Looking for a recipe for a cheesecake flavored cake. I've tried adding cream cheese to a white cake mix, but it didn't cook right..Maybe too much. Tried Lorann flavor oils also and didn't care for the flavor.  If anyone has a good recipe for a cake that tastes like cheesecake I would be SO happy if you shared!  Also, not sure what kind of icing/filling to go with. I'm thinking cream cheese icing, but is that too much cream cheese if the cake is cheesecake flavored? Maybe a strawberry filling? I'm very new to this baking thing so any help would be apprciated!

Thanks SO much!

 Tina


----------



## chefedb (Apr 3, 2010)

Cut sugar down and add i box jello brand cheesecake pudding. I use their white choco pudding in my choco chip cookies. Should work


----------



## granny smith (Jan 31, 2011)

I've been working on a cheesecake, but one with a cake-y texture, instead of being creamy. This morning, I finally got one that worked and was moist, but not too moist. I used my regular genoise recipe, but added 11/2 t. vanilla and 1/2 t. lemon extract and 'melted' 8 oz of cream cheese along with the butter (in the microwave), then beat it with a fork. It didn't actually blend with the butter, but broke into tiny bits that could be incorporated evenly throughout the batter.

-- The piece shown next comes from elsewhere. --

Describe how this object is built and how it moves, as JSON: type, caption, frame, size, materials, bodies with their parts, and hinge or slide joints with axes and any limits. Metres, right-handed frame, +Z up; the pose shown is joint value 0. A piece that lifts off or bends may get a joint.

I dusted my cake with powdered sugar, but am thinking of making it again and drizzling it with some kind of glaze (strawberry, cherry, or raspberry)

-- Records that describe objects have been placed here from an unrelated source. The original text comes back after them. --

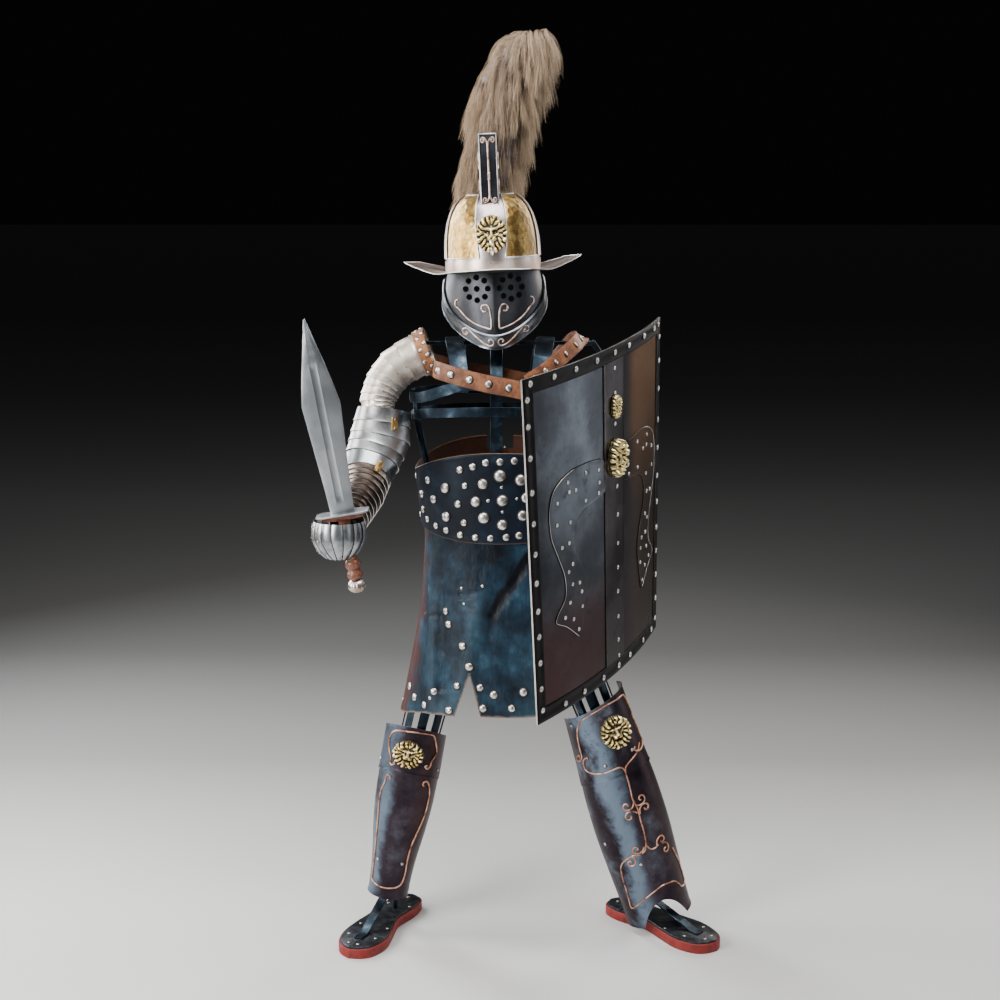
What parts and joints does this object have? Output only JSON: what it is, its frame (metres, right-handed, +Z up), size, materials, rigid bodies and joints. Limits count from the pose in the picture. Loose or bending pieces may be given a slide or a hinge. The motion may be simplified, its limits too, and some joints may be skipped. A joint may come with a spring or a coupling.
{
  "type": "gladiator armour set on an iron strap stand",
  "caption": "Gladiator's crested visored helmet, plate arm guard, short sword, curved shield, leather harness, belt, skirt and greaves, worn by an open iron strap stand.",
  "frame": {"origin": "on the floor, under the middle of the whole set's box", "axes": "+Z up; the set faces -Y; the wearer's sword side is -X and the shield side +X"},
  "size_m": [0.9485, 0.8738, 2.145],
  "materials": {
    "bright_steel": "scratched, lightly tarnished",
    "warm_lame_steel": "warm tarnish, notched edges",
    "patinated_steel": "dark brown and purple patina",
    "blued_iron": "blue-black, satin",
    "hammered_brass": "hammered and cast, darkened in the hollows",
    "blue_black_leather": "smooth, semi-gloss",
    "brown_leather": "worn, satin",
    "red_brown_wood": "turned and oiled",
    "cream_feather": "feathers, soft and matt",
    "red_edge": "red edge under a dark plate"
  },
  "bodies": {
    "root": {"helmet_crown": "bright_steel", "helmet_brim": "bright_steel", "helmet_visor": "bright_steel", "helmet_cheek_guard": "bright_steel", "helmet_crest_box": "bright_steel", "arm_gauntlet": "bright_steel", "sword_blade": "bright_steel", "sword_guard": "bright_steel", "sword_pommel": "bright_steel", "arm_upper_lames": "warm_lame_steel", "arm_elbow_cannon": "warm_lame_steel", "arm_forearm_plate": "warm_lame_steel", "arm_wrist_lames": "warm_lame_steel", "shield_plate": "patinated_steel", "shield_rim": "patinated_steel", "shield_spine": "patinated_steel", "shield_wing_right": "patinated_steel", "shield_wing_left": "patinated_steel", "greave_right_shin": "patinated_steel", "greave_right_knee": "patinated_steel", "greave_left_shin": "patinated_steel", "greave_left_knee": "patinated_steel", "stand_arm_rod": "blued_iron", "shield_grip": "blued_iron", "stand_ring_upper": "blued_iron", "stand_ring_lower": "blued_iron", "stand_ring_waist": "blued_iron", "stand_front_post": "blued_iron", "stand_back_post": "blued_iron", "stand_side_bar_right": "blued_iron", "stand_side_bar_left": "blued_iron", "stand_shoulder_strap_right": "blued_iron", "stand_shoulder_strap_left": "blued_iron", "stand_shoulder_bar": "blued_iron", "stand_thigh_cage_right": "blued_iron", "stand_thigh_cage_left": "blued_iron", "stand_shin_post_right": "blued_iron", "stand_shin_post_left": "blued_iron", "stand_toe_bar_right": "blued_iron", "stand_toe_bar_left": "blued_iron", "stand_shield_rod": "blued_iron", "helmet_brass_panel_right": "hammered_brass", "helmet_brass_panel_left": "hammered_brass", "helmet_lion_mask": "hammered_brass", "shield_mask_small": "hammered_brass", "shield_mask_large": "hammered_brass", "greave_right_mask": "hammered_brass", "greave_left_mask": "hammered_brass", "belt": "blue_black_leather", "skirt_front": "blue_black_leather", "skirt_back": "blue_black_leather", "belt_tab_low": "brown_leather", "belt_tab_high": "brown_leather", "harness_body_strap": "brown_leather", "harness_left_shoulder_strap": "brown_leather", "harness_shoulder_collar": "brown_leather", "sword_grip": "red_brown_wood", "helmet_plume": "cream_feather", "foot_sole_right": "red_edge", "foot_sole_left": "red_edge"}
  },
  "joints": []
}
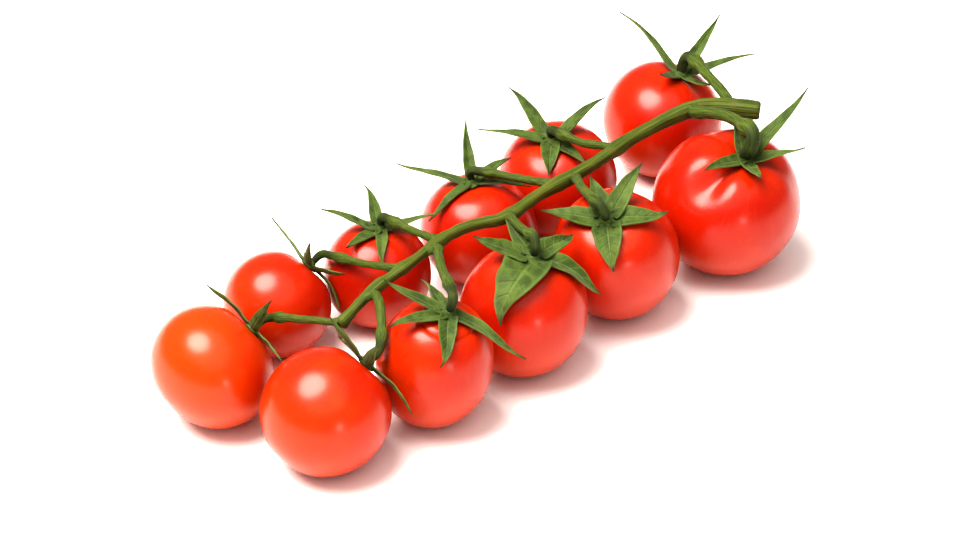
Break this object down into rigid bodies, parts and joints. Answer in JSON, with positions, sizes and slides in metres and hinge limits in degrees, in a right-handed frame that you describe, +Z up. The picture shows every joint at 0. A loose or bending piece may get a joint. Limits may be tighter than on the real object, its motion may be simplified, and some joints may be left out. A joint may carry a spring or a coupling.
{
  "type": "cherry tomato truss on the vine",
  "caption": "Truss of ripe cherry tomatoes in two rows along one green vine stem, each with a stalk and a star-shaped calyx, lying on the fruit.",
  "frame": {"origin": "on the surface the truss lies on, under the middle of its bounding box", "axes": "+Z up from the surface; +X along the truss from the tip of the vine to its cut end; -Y towards the row of fruit with tomatoes 02, 05, 07, 09 and 11"},
  "size_m": [0.1794, 0.0748, 0.0422],
  "materials": {
    "tomato_skin": "gloss",
    "stem_green": "satin",
    "stalk_green": "satin",
    "calyx_green": "matte",
    "bud_pale": "matte"
  },
  "bodies": {
    "root": {"main_stem": "stem_green", "tomato_01": "tomato_skin", "calyx_01": "calyx_green", "fruit_stalk_01": "stalk_green", "tomato_02": "tomato_skin", "calyx_02": "calyx_green", "fruit_stalk_02": "stalk_green", "tomato_03": "tomato_skin", "calyx_03": "calyx_green", "fruit_stalk_03": "stalk_green", "tomato_04": "tomato_skin", "calyx_04": "calyx_green", "fruit_stalk_04": "stalk_green", "tomato_05": "tomato_skin", "calyx_05": "calyx_green", "fruit_stalk_05": "stalk_green", "tomato_06": "tomato_skin", "calyx_06": "calyx_green", "fruit_stalk_06": "stalk_green", "tomato_07": "tomato_skin", "calyx_07": "calyx_green", "fruit_stalk_07": "stalk_green", "tomato_08": "tomato_skin", "calyx_08": "calyx_green", "fruit_stalk_08": "stalk_green", "tomato_09": "tomato_skin", "calyx_09": "calyx_green", "fruit_stalk_09": "stalk_green", "tomato_10": "tomato_skin", "calyx_10": "calyx_green", "fruit_stalk_10": "stalk_green", "tomato_11": "tomato_skin", "calyx_11": "calyx_green", "fruit_stalk_11": "stalk_green", "end_bud": "bud_pale"}
  },
  "joints": []
}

Here is the recipe for the genoise, without the changes~

*Genoise*

6 eggs
1 cup sugar
2 t. vanilla or almond extract (or 1 t. of each)
1 cup all-purpose flour
6 T. butter, melted and cooled, but still liquid

Preheat oven to 350. Lightly grease (or spray) an angel food or bundt pan; set aside. Melt the butter in a small saucepan (or in the microwave) and set aside to cool while your prepare the other ingredients.

Beat the eggs in a large mixing bowl, with an electric beater, until they are light and lemon-colored. Add the sugar, 1/4 cup at a time, beating well after each addition.

After all the sugar is in, continue beating until you can dribble some of the mixture from the beater onto the batter in the bowl and it leaves a 'track' that doesn't sink in and disappear.

Add the vanilla and/or almond flavoring. With a wire whisk, gently fold in the flour and, finally, the butter.

Spread mixture into the prepared pan and bake at 350, 30 to 40 minutes, or until cake has begun to pull away from the sides of the pan and the center springs back when you lightly press on it with your finger.

Cool for about 10 minutes, then turn out onto a rack or cake plate.


----------



## musicberry (Aug 2, 2011)

I wanted to make a strawberry cheesecake flavored layer cake for my friend's birthday. After looking all over the internet for answers, this is what I came up with and added myself. I used Martha Stewart's strawberry cupcake recipe (I found any recipe with Jello was too sweet for me), used mostly fresh strawberries (had to use a few frozen sweetened ones when I ran out), and bought a cheesecake to chop up and put inside it kind of like they were chocolate chips. It had a great texture, consistency, and flavor. Here's the adapted recipe. Goodluck !

Cake Ingredients:

1 3/4 cups all-purpose flour
1 1/2 cup cake flour (not self rising)
1 tablespoon baking powder
1 teaspoon salt
8 ounces (2 sticks) unsalted butter, softened
2 1/4 cups sugar
3 large eggs
1 large egg white whipped seperately
1 cup plus two tablespoons buttermilk ( I pureed some strawberries into the milk, but I'm sure this isn't necessary, I was just experimenting)
1 1/2 teaspoons pure vanilla extract
2 cups finely chopped strawberries
1.5 cup (give or take) chopped frozen cheesecake (I used Sara Lee)
Directions:


Preheat oven to 325 degrees. Sift dry ingredients (both flours/baking powder/salt) in a large bowl. Cream butter and sugar with a mixer until light and fluffy. Add eggs to butter mixture, 1 at a time, beating after each addition.

Reduce speed to low. Mix any remaining wet ingredients( milk and vanilla) in a bowl if needed. Add dry ingredients to butter mixture in 3 additions, alternating with wet ingredients and ending with dry. Fold in whipped egg white. Divide batter into two 9" cake pans.

Bake cake 45 minutes to an hour. ( Mine was poofing in the middle, so I turned the oven down and it took an hour). Let cool in tins on wire racks.
Cheesecake Frosting:

1

package (8 oz) cream cheese, softened

1/4

cup butter or margarine, softened

2

to 3 teaspoons milk

1

teaspoon vanilla

4

cups powdered sugar

Beat all the ingredients together and then frost the cake. Don't forget to refrigerate it. Enjoy !


----------